* REQUIREMENT *
In the entries below, find the lines that contain the word "pose" and copy them.

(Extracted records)
>>>
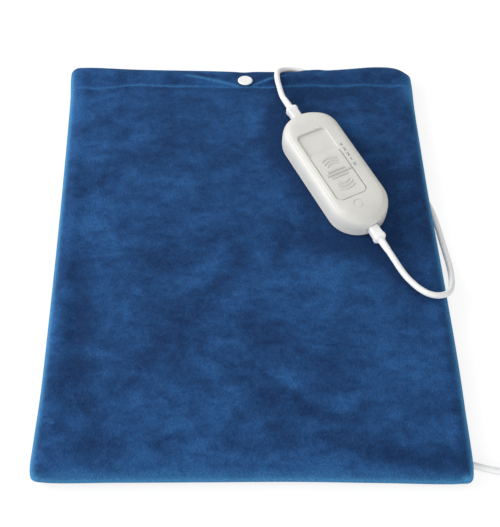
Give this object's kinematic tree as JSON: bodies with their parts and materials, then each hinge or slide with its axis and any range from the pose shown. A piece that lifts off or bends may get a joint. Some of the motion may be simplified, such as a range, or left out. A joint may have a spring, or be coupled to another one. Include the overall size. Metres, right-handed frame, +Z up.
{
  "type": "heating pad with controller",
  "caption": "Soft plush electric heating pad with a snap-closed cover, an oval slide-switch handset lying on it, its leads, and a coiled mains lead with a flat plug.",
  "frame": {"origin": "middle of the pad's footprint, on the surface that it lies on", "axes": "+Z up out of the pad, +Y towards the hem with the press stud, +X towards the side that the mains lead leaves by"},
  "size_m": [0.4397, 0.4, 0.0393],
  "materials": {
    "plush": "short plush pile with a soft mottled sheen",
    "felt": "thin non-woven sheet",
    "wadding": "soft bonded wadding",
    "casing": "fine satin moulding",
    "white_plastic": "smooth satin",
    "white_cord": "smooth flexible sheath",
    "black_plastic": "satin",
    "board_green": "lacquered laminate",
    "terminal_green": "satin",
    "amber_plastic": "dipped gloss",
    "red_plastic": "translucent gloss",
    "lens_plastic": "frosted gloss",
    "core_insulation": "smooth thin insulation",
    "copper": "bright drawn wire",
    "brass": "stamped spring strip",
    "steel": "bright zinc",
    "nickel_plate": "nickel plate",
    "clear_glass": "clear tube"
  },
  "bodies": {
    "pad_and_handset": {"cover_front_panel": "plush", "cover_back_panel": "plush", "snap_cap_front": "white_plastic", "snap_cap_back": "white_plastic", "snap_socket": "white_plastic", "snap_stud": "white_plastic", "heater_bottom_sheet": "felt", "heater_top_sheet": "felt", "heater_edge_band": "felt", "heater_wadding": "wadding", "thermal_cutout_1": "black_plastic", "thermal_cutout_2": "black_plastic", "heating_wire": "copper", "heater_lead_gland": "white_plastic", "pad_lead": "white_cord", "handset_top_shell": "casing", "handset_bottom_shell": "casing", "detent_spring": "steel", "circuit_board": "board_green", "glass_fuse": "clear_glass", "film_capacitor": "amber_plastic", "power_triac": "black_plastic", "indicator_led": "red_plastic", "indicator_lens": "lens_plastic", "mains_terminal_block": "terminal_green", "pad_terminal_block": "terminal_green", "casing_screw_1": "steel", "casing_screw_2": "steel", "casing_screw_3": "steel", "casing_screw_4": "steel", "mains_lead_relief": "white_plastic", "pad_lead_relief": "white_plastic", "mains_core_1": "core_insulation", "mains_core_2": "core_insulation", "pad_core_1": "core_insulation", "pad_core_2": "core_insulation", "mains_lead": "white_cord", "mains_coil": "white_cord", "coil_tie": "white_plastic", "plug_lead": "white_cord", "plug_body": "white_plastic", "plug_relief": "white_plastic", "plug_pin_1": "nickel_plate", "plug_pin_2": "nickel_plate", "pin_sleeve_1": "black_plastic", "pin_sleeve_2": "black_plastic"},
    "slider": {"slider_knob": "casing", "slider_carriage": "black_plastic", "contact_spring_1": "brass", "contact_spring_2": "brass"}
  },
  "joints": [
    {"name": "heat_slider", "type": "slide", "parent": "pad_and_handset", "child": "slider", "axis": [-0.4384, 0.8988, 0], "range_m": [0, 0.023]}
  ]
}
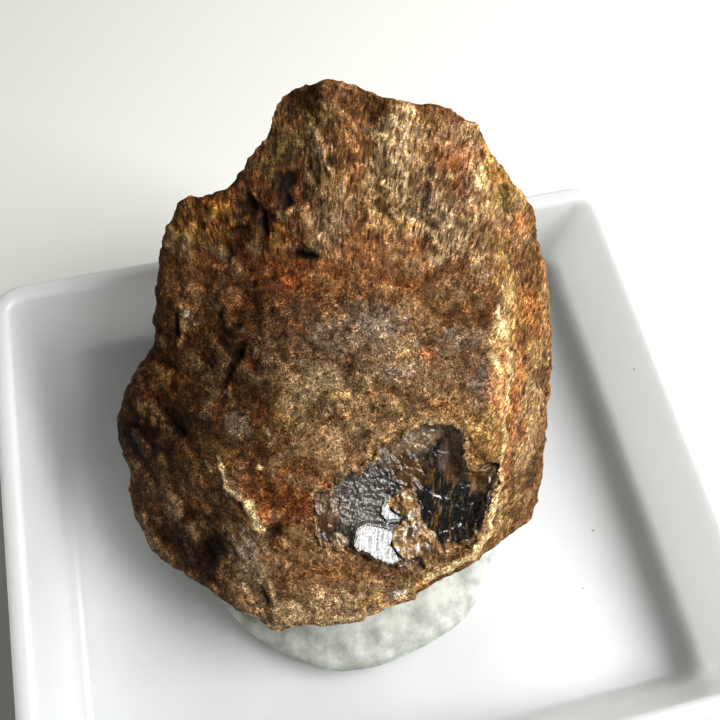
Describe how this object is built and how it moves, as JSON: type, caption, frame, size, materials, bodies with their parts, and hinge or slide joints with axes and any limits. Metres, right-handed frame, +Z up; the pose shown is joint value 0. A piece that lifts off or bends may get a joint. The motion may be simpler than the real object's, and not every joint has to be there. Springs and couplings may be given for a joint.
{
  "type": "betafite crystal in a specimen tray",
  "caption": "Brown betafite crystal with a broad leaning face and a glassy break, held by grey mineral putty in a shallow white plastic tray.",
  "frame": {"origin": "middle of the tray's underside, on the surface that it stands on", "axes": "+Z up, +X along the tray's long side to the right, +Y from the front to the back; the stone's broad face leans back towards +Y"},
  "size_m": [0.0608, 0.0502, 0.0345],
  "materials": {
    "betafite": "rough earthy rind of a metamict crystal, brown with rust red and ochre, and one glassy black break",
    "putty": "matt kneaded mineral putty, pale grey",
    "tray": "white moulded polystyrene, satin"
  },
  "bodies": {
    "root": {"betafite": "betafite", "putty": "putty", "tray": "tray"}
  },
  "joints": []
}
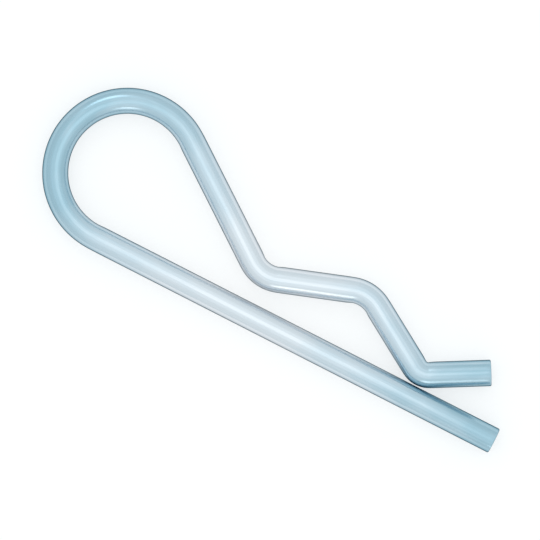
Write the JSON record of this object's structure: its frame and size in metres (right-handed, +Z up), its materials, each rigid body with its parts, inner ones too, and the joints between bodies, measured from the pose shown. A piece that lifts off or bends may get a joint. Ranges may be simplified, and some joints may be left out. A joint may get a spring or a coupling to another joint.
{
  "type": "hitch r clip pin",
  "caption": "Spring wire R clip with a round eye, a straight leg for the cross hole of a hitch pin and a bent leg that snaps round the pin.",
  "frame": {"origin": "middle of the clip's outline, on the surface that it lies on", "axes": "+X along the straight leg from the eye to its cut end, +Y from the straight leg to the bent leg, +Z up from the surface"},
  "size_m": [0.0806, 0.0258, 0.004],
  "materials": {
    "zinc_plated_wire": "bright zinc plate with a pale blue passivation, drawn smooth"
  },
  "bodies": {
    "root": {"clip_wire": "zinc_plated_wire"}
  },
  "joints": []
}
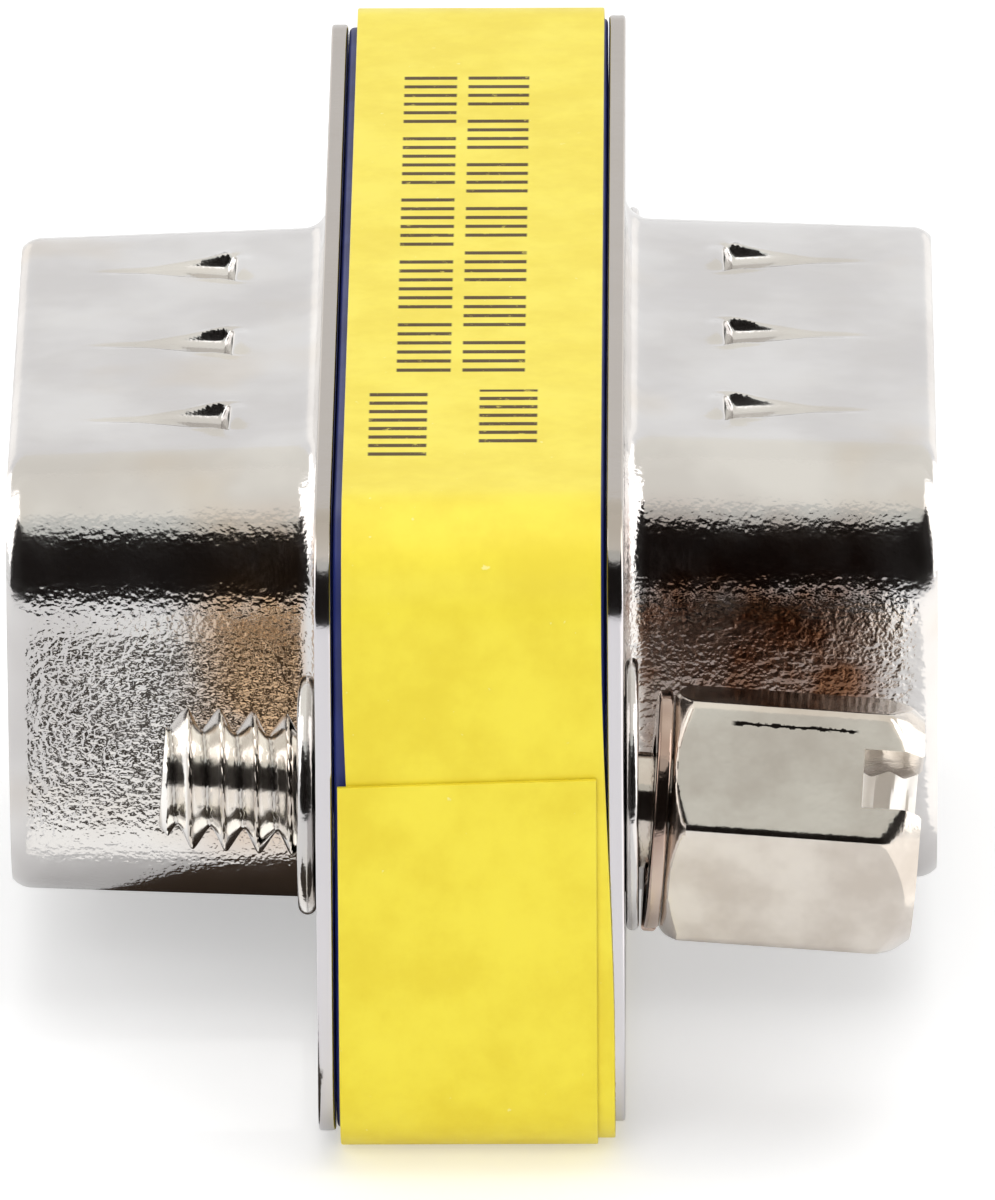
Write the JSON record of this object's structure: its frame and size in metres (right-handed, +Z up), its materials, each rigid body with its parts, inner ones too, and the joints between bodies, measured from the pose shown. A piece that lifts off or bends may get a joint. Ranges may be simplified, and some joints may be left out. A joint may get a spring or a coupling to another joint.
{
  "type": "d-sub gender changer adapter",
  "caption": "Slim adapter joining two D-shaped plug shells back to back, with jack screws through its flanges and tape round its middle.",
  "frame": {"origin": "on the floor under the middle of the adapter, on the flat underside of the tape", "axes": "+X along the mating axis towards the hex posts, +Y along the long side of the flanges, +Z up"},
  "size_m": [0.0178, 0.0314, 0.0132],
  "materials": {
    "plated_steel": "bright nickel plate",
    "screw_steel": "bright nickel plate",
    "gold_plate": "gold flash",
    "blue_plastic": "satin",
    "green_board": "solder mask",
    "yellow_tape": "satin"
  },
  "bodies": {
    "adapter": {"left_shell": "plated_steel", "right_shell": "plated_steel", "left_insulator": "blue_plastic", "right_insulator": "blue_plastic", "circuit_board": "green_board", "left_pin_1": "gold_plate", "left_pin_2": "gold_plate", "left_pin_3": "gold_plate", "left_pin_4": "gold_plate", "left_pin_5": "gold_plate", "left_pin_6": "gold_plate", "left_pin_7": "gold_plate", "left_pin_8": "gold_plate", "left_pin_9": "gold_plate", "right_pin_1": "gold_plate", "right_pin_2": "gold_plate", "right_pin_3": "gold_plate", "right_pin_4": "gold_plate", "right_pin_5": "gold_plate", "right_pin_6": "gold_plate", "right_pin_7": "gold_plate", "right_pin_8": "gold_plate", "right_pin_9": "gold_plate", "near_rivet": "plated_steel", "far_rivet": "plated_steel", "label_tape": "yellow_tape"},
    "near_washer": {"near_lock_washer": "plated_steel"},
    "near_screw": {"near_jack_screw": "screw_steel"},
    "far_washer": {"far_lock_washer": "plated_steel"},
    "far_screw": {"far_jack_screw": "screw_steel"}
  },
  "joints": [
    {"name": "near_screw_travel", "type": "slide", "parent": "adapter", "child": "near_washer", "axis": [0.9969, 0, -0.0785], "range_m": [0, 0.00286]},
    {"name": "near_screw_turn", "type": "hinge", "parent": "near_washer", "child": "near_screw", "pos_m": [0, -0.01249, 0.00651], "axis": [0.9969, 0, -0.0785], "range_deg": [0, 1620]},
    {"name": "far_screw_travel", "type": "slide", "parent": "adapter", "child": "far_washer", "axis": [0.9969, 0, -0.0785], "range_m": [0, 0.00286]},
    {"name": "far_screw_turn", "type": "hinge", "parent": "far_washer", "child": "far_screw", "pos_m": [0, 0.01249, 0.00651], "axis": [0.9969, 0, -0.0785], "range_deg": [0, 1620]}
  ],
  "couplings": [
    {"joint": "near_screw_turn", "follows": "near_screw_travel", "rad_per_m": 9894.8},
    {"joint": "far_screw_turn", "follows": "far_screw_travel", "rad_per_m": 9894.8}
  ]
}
<<<
* FINAL RESULT *
Give this object's kinematic tree as JSON: bodies with their parts and materials, then each hinge or slide with its axis and any range from the pose shown. A piece that lifts off or bends may get a joint. Some of the motion may be simplified, such as a range, or left out. A joint may have a spring, or be coupled to another one. Include the overall size. Metres, right-handed frame, +Z up.
Describe how this object is built and how it moves, as JSON: type, caption, frame, size, materials, bodies with their parts, and hinge or slide joints with axes and any limits. Metres, right-handed frame, +Z up; the pose shown is joint value 0. A piece that lifts off or bends may get a joint. The motion may be simpler than the real object's, and not every joint has to be there. Springs and couplings may be given for a joint.
Write the JSON record of this object's structure: its frame and size in metres (right-handed, +Z up), its materials, each rigid body with its parts, inner ones too, and the joints between bodies, measured from the pose shown. A piece that lifts off or bends may get a joint. Ranges may be simplified, and some joints may be left out. A joint may get a spring or a coupling to another joint.
Write the JSON record of this object's structure: its frame and size in metres (right-handed, +Z up), its materials, each rigid body with its parts, inner ones too, and the joints between bodies, measured from the pose shown. A piece that lifts off or bends may get a joint. Ranges may be simplified, and some joints may be left out. A joint may get a spring or a coupling to another joint.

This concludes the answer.